Por FÉLIX MADRIGAL
Morelia, Michoacán.– En el corazón de las fiestas guadalupanas —hoy conocidas entre los jóvenes como Cañafest— se mantiene viva una de las tradiciones más queridas de las ferias mexicanas: los futbolitos. Para miles de familias, su repique metálico es parte inseparable de diciembre. Pero detrás de cada mesa, detrás de cada partida de reflejos y carcajadas, también existe una historia: la de Zoilo Ramos Rodríguez, quien lleva cuarenta años construyendo un legado más grande que el mismo juego.
En México, los futbolitos tienen un origen que se remonta a mediados del siglo XX, cuando artesanos comenzaron a fabricar mesas de madera con jugadores de metal pintados a mano, inspirados en los futbolines europeos. Con el tiempo, las mesas mexicanas se volvieron más resistentes, más grandes y adaptadas al ritmo ambulante de las ferias. Durante los años 70 y 80 alcanzaron su auge.

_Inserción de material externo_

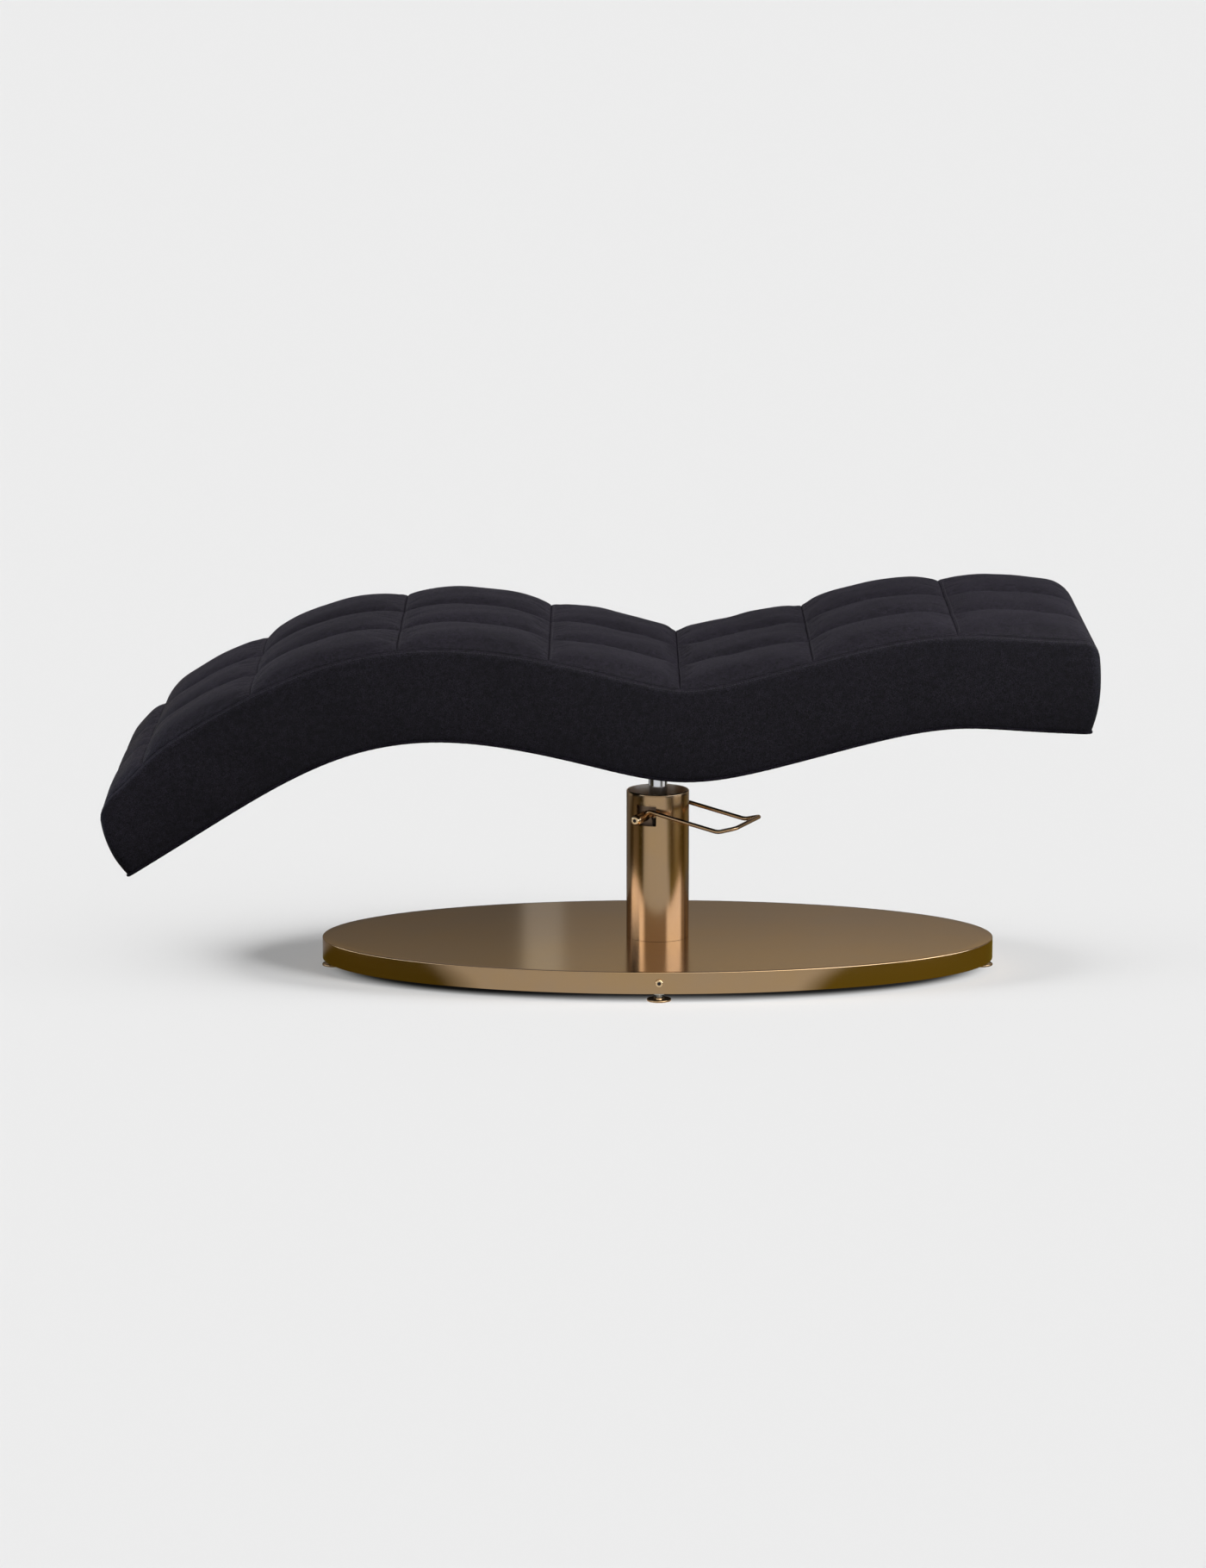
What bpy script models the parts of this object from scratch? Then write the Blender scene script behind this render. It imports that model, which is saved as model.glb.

De acuerdo con información recopilada por el INEGI sobre prácticas recreativas tradicionales, en muchas comunidades los niños aprendían a jugar “fútbol” primero en estas mesas antes que en una cancha real. Aquel juego sencillo —una moneda, dos personas, reflejos rápidos y mucha emoción— se convirtió en un ritual nacional.
Zoilo se sumó a esa historia cuando tenía apenas veinte años. Un día observó que un señor atendía solo dos mesas de futbolito y que la gente hacía fila para jugar. “Yo estaba joven y empecé con cinco mesitas”, recuerda. Desde entonces, año con año fue comprando más hasta reunir 45 mesas, todas de uso rudo, fabricadas originalmente en Guadalajara. No tenía dinero para pagarlas, pero el dueño de la fábrica —a quien describe con aspecto “como árabe”— confió en él y se las dio a crédito. “Algo vio en mí”, dice. Ese gesto marcó su camino.
Hoy, además de conservar las mesas tradicionales, Zoilo comenzó a fabricar las suyas propias, inspirándose en los modelos italianos que dieron origen al futbolito moderno. Incluso creó versiones pequeñas para niños: “son los clientes del futuro”, comenta. Los futbolitos han visto pasar generaciones completas: abuelos, suegras, estudiantes, jóvenes que después se convirtieron en profesionales, comunicadores y políticos que regresan al Cañafest para reencontrarse con su infancia.
Aunque su base está en Morelia, Zoilo y su equipo recorren ferias en todo el estado: Los Reyes, Santa Clara del Cobre, Ario de Rosales, y otras tantas. Antes viajaban a Guanajuato, pero la inseguridad en carreteras los obligó a limitar rutas.
Los futbolitos no solo son negocio: forman parte de la economía familiar que sostiene a miles de trabajadores mexicanos. Muchos juegos aún se heredan de padres a hijos y algunos tienen más de 40 años de servicio, reparados y repintados como si fueran parte del patrimonio de cada familia. A pesar de los videojuegos y la tecnología, siguen vigentes. Su magia está en la sencillez: dos jugadores, una moneda, y el sonido inconfundible de una anotación.
“Que vengan los morelianos, que se diviertan”, dice Zoilo. “Viene gente de Santa María, Capula, Álvaro Obregón, Tarímbaro… todos vienen a ver a la Virgen y de paso a jugar un futbolito. Esto es tradición, esto es familiar.”
Y así, entre luces, cacahuates, cañas y música de feria, los futbolitos siguen marcando goles en la memoria colectiva. Porque no solo se juegan: se heredan, se recuerdan y se celebran.